Once seated the experience of the place was not just visual, but also very touch and taste oriented. From the log seats to the thickness and ruggedness of the slab table and also the seemingly handmade tea cups (all different from one another), made the restaurant stand out from any other restaurant I had ever been to. Our visual sense was full of trying to take in the whole restaurant, with all its embellishments and decorations, while our ears were able to concentrate on the conversation, but also hear the slight sound of rainfall outside.

As our food arrived the incredible experience just got better. Although eating with chopsticks was challenging at times, it felt authentic and needed. The main dishes were seasoned and spiced to perfection so that nothing was overpowering. The “country side dishes” allowed for your taste buds to delineate a bit from your main dish, but also provided a break and assortment of new things to try. The texture of the food was interesting and varied from dish to side dishes and the taste was delicious.

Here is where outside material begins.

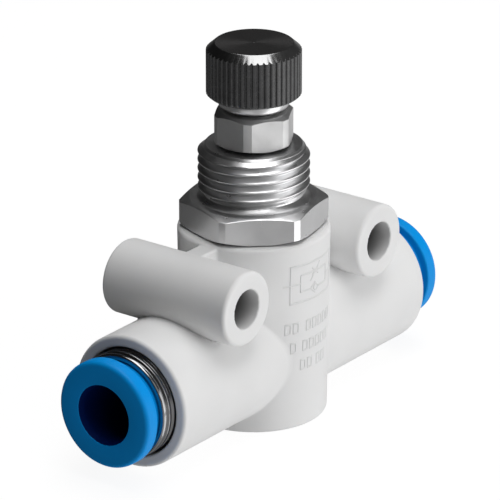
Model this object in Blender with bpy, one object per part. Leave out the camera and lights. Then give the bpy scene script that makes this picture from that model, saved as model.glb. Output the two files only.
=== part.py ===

After finishing eating we decided to checkout the garden, when walking outside in the pouring rain it didn’t tarnish the experience of the garden whatsoever. The garden was quant and enjoyable and only made me wish that we could have eaten outside in the rain, under a small roof. It smelled of cleanliness and serenity, with its paths laid out intentionally so one could easily walk through and also see all the different components the garden had to offer. While heading back to campus the journey back was relaxed and calm, just as the restaurant had been and transformed our mood to follow.

We have all been to “themed” or region based restaurants, but Domo was different, it really made the guests feel as if they were transformed into Japan and took into account the entire sensory experience one is able to have. The smells, tastes, textures, sounds and sights truly rested on tradition and straying from the normal American restaurant.